I found it interesting that very early US 4.5/4.7 928 heads had a similar sort of "heart shape" that later went away.

Originally Posted by V2Rocket
The 944 chamber is of course a wedge head similar to the various Small-Block engines, so I thought to look at the most-highly developed small-block head offered by an OEM...the GM L31 Vortec. Vortec heads, with the other required supporting parts (specific manifolds etc), are basically a +50-hp bolt-on for non-Vortec engines. These are said to be the best-flowing SBC head GM ever made, but what interests me is the chamber shape.

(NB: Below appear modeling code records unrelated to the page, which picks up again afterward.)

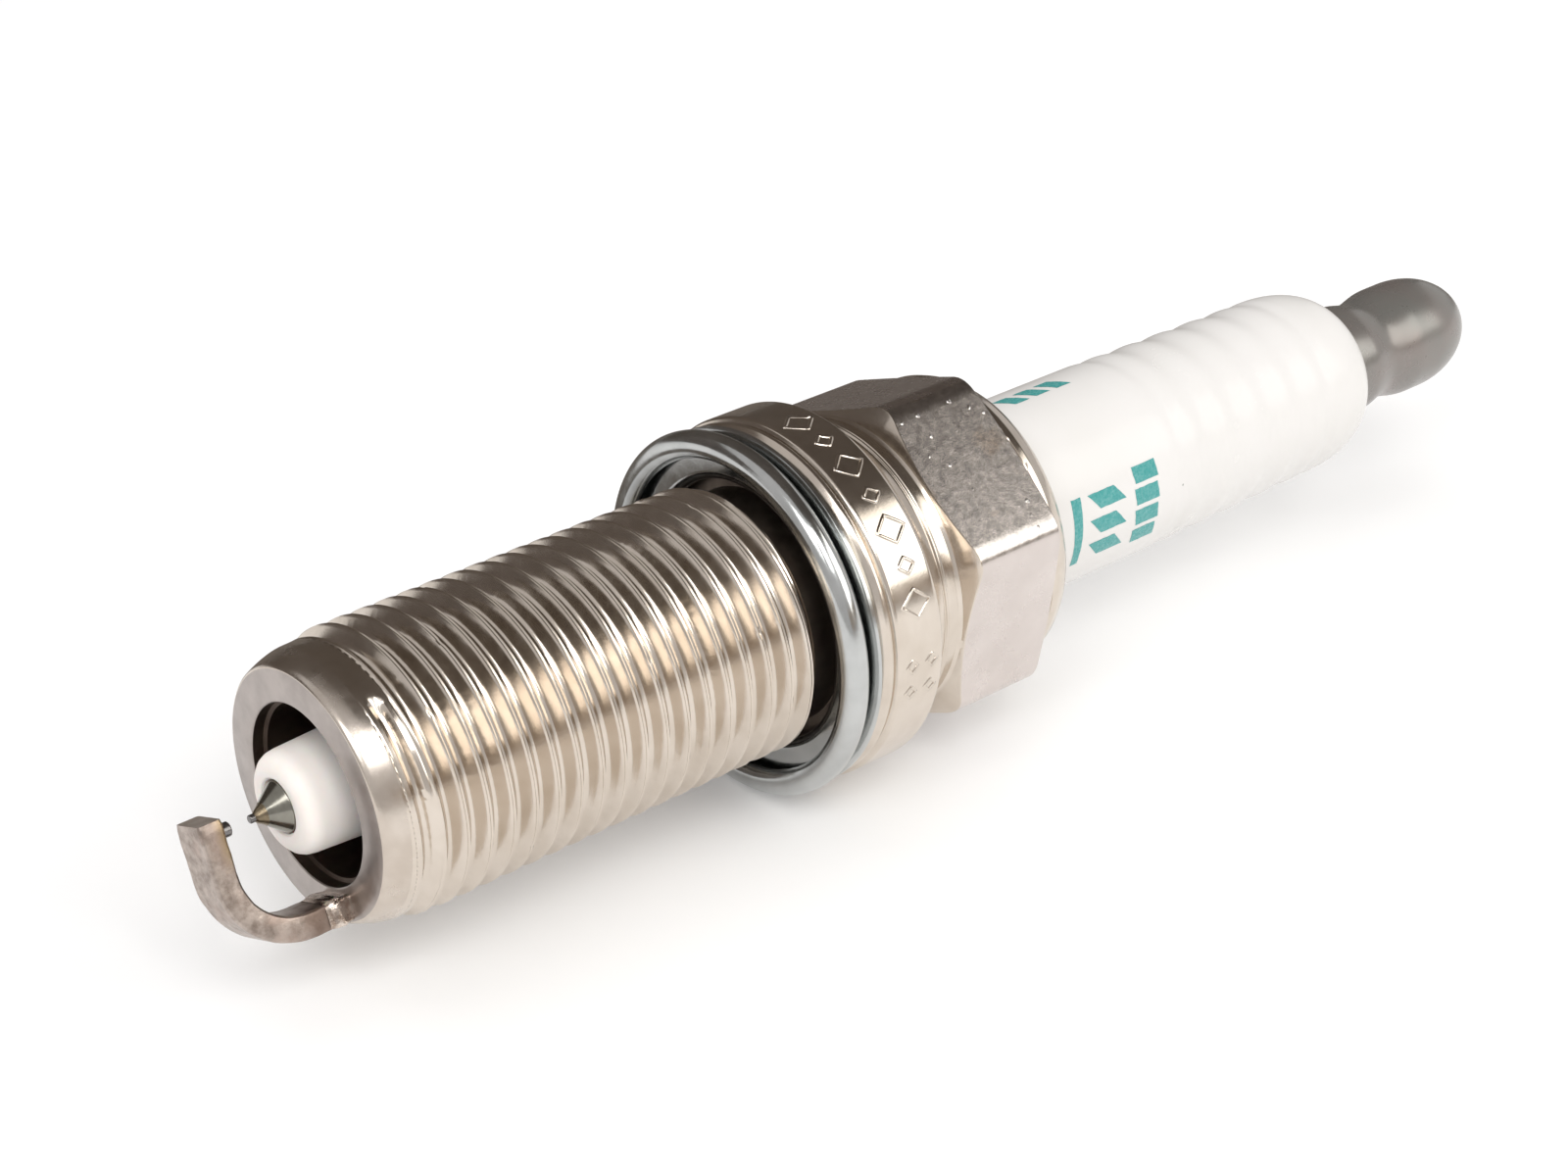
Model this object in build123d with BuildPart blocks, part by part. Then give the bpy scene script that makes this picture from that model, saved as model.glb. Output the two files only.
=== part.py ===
"""Spark plug, M14 x 1.25 with a 26.5 mm reach and a 16 mm hexagon, drawn lying along X.

X runs along the plug from the firing end to the terminal, Z is up and Y goes away to the side.
The origin is on the centre line, in the plane of the shell's gasket seat. All sizes are in mm.
Turned pieces are half sections in the XY plane (x along the plug, y the radius) turned about X.
"""

from build123d import *
from math import cos, radians, sin, tan
import os

os.makedirs("parts", exist_ok=True)

# ---------------------------------------------------------------- driving sizes
reach = 26.5  # seat to the end of the shell
pitch = 1.25
thread_r = 6.93  # crest flats of the M14 thread
thread_depth = 0.7
crest_flat = 0.2
relief_r = 6.1
relief_length = 1.95  # behind the last thread, up to the seat
end_face_r = 5.92
mouth_r = 4.42
nose_r = 6.62

across_flats = 16.0
hex_corner_round = 1.5
hex_turn = 51.3  # direction of one flat, degrees up from the -Y side
hex_end = 12.45
collar_r = 9.4
neck_r = 7.74
lip_end = 14.5
lip_bore_r = 5.42

shell_bore_r = 4.75
ledge_r = 3.85
ledge_back = -13.0
big_bore_r = 6.35
bore_shoulder = 3.4

boot_seat_r = 5.3  # exposed stretch of the insulator that a cap closes on
boot_seat_from = 15.5
boot_seat_to = 24.76
hidden_neck_from = 9.4
hidden_neck_r = 5.2
insulator_end = 41.4
insulator_bore_r = 1.95
electrode_bore_r = 1.29
rib_first = 26.0
rib_spacing = 2.48
rib_count = 5
rib_depth = 0.16

head_r = 1.88
head_front = -10.4
electrode_r = 1.25
tip_r = 0.2
tip_end = -29.46
nose_face = -27.95

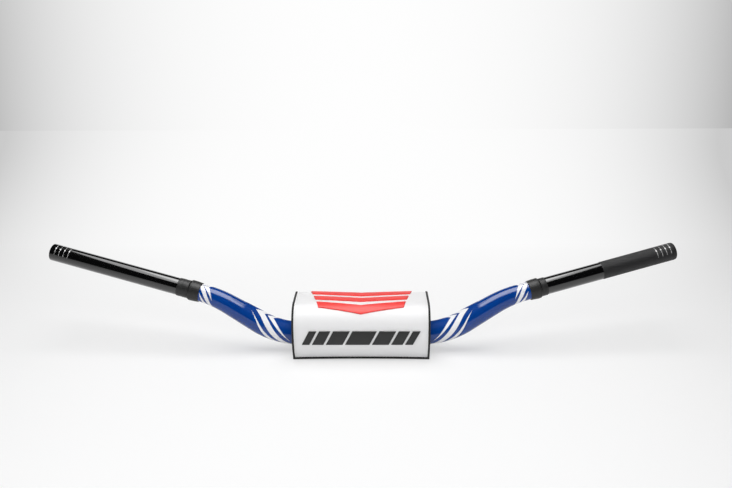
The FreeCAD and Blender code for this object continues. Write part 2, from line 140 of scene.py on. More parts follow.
# %% Mesh helpers
SHARP = math.radians(38)
MERGE_DISTANCE = 0.0005 * MM
NO_LENGTH = 0.0001 * MM


def new_object(name, data):
    made = bpy.data.objects.new(name, data)
    bpy.context.scene.collection.objects.link(made)
    return made


def new_piece(name, vertices, faces):
    """A mesh object at the origin, with its place in its mesh."""
    mesh = bpy.data.meshes.new(name)
    mesh.from_pydata([tuple(map(float, v)) for v in vertices], [], faces)
    mesh.update()
    return new_object(name, mesh)


def enclosed(piece):
    """Volume in cubic centimetres by the way the faces point, so it is negative for inward ones."""
    mesh = piece.data
    mesh.calc_loop_triangles()
    corners = np.array([mesh.vertices[i].co for t in mesh.loop_triangles for i in t.vertices])
    a, b, c = corners.reshape(-1, 3, 3).transpose(1, 0, 2)
    return float(np.einsum("ij,ij->", a, np.cross(b, c))) / 6e-6


def close_up(piece):
    """Merges what coincides, turns the faces outwards and shades all but real edges smoothly."""
    work = bmesh.new()
    work.from_mesh(piece.data)
    bmesh.ops.remove_doubles(work, verts=work.verts, dist=MERGE_DISTANCE)
    bmesh.ops.dissolve_degenerate(work, edges=work.edges, dist=NO_LENGTH)
    open_edges = sum(not edge.is_manifold for edge in work.edges)
    work.to_mesh(piece.data)
    work.free()
    if enclosed(piece) < 0:
        piece.data.flip_normals()
    piece.data.shade_smooth()
    piece.data.set_sharp_from_angle(angle=SHARP)
    faces, volume = len(piece.data.polygons), enclosed(piece)
    print(f"{piece.name}: {faces} faces, {volume:.2f} cm3, {open_edges} open edges")
    return piece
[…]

It is said you can take out 4-6 degrees of advance after switching to Vortec heads...they make more power and get better mpg than the pre-Vortec heads, I'm guessing the shape makes for some strong swirling around each valve as the piston comes up.

Here is a comparison of the pre-Vortec chamber (left) vs Vortec chamber (right). What is interesting is that these have about the same nominal chamber cc despite the difference, so CR is comparable.


And here is a picture of a slightly modified 944 chamber...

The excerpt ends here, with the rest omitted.